Dos R$ 7,47 trilhões da indústria de fundos, a alocação em ações está em um dos menores patamares da série histórica da Anbima, iniciada em 2006. Apenas 7,9% está aplicado nesse tipo de estratégia — cerca da metade da fatia alocada em 2020 e apenas um terço da porção que era investida em ações em 2007.
“As pessoas físicas e fundos locais estão perdendo participação para o investidor estrangeiro. O movimento [da bolsa] tem se dado muito mais em função do fluxo estrangeiro do que por assuntos locais neste fim de ano”, diz Paulo Abreu, gestor e sócio-fundador da Mantaro Capital.
Mais próximo do que nunca dos 160 mil pontos, o Ibovespa acumula 32% de alta no ano, a maior rentabilidade alcançada nesta década e a maior desde 2016. Em dólar, o índice sobe 51,9%. Isso tudo mesmo diante das incertezas fiscais sendo acentuadas pelo favoritismo pela reeleição de Luiz Inácio Lula da Silva.
No mercado, essa busca por diversificação em mercados emergentes tem sido atribuída à incertezas geradas pelas políticas econômicas do presidente Donald Trump, queda de juros nos Estados Unidos e riscos à independência do Federal Reserve.
"Se você tinha 75% do patrimônio nos Estados Unidos, agora vai ter 65%. Parece pouco, mas é uma movimentação tectônica", diz Felipe Miranda, co-CEO e sócio-fundador da Empiricus,
Ricardo Peretti, estrategista de ações da Santander Corretora, atribui 80% a 90% da valorização da bolsa ao investidor estrangeiro. Para ele, preços mais atrativos em relação a seus pares é o que tem puxado a escolha do Brasil por esses alocadores.
Até agora, as compras líquidas de investidores estrangeiros no ano estão em R$ 30 bilhões. O ingresso é cerca de 47% menor que em 2023, mas mais do que compensa a saída de R$ 24 bilhões registrada no ano passado.
"Tem uma gordura para ser fechada ao longo dos próximos meses, se assumirmos que o Brasil volta para a sua média histórica de negociação de múltiplo”, diz Peretti. Pelas suas contas, mesmo com as recentes altas, o Ibovespa está com uma relação preço/lucro próxima de 9 vezes, abaixo do histórico de 10,5 vezes.

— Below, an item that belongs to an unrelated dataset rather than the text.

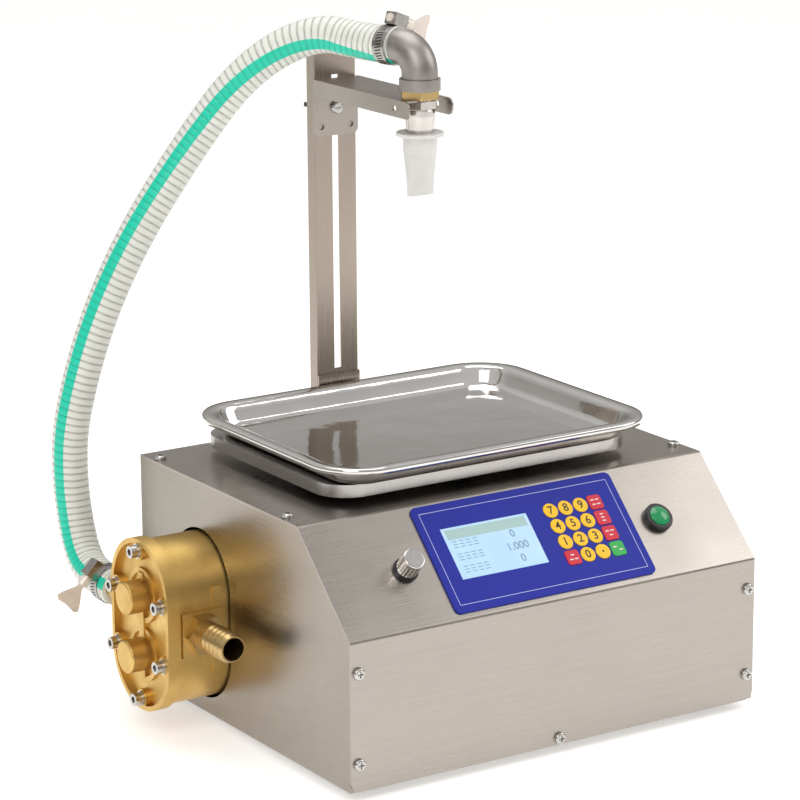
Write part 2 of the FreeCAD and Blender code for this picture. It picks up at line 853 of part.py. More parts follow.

Para chegar ao valuation do mercado mexicano, segundo ele, seria necessário subir ainda 40% e 17% para chegar ao nível de desconto histórico em relação à bolsa do México.
Fator eleições
Mas os dias podem estar contados até que os fatores internos passem a falar mais alto. Para Christian Keleti, sócio-fundador da AlphaKey, isso pode mudar a partir da do anúncio do candidato de centro-direita esquentando o debate eleitoral nas mesas de negociação. “Não sabemos os candidatos e como ficarão as pesquisas. Nada muda, por enquanto.”
Dados da Polymarket, uma plataforma americana de previsões acompanhada por parte dos gestores, têm apontado uma chance de 50% de Lula vencer o pleito contra 35% do governador de São Paulo, Tarcísio de Freitas, concorrente preferido do mercado para se opor ao governo. Apesar do riscos, Abreu, da Mantaro, acredita em uma assimetria favorável aos investimentos em ações, com a evolução das pesquisas presidenciais.
“[Se der Lula], a bolsa pode cair 20%. Mas existe um upside brutal, se a oposição começar a crescer [nas pesquisas]. Com menos empresas listadas e um free float menor, devido aos programas de recompra, a porta de entrada da bolsa parece estreita.” afirma Abreu, da Mantaro.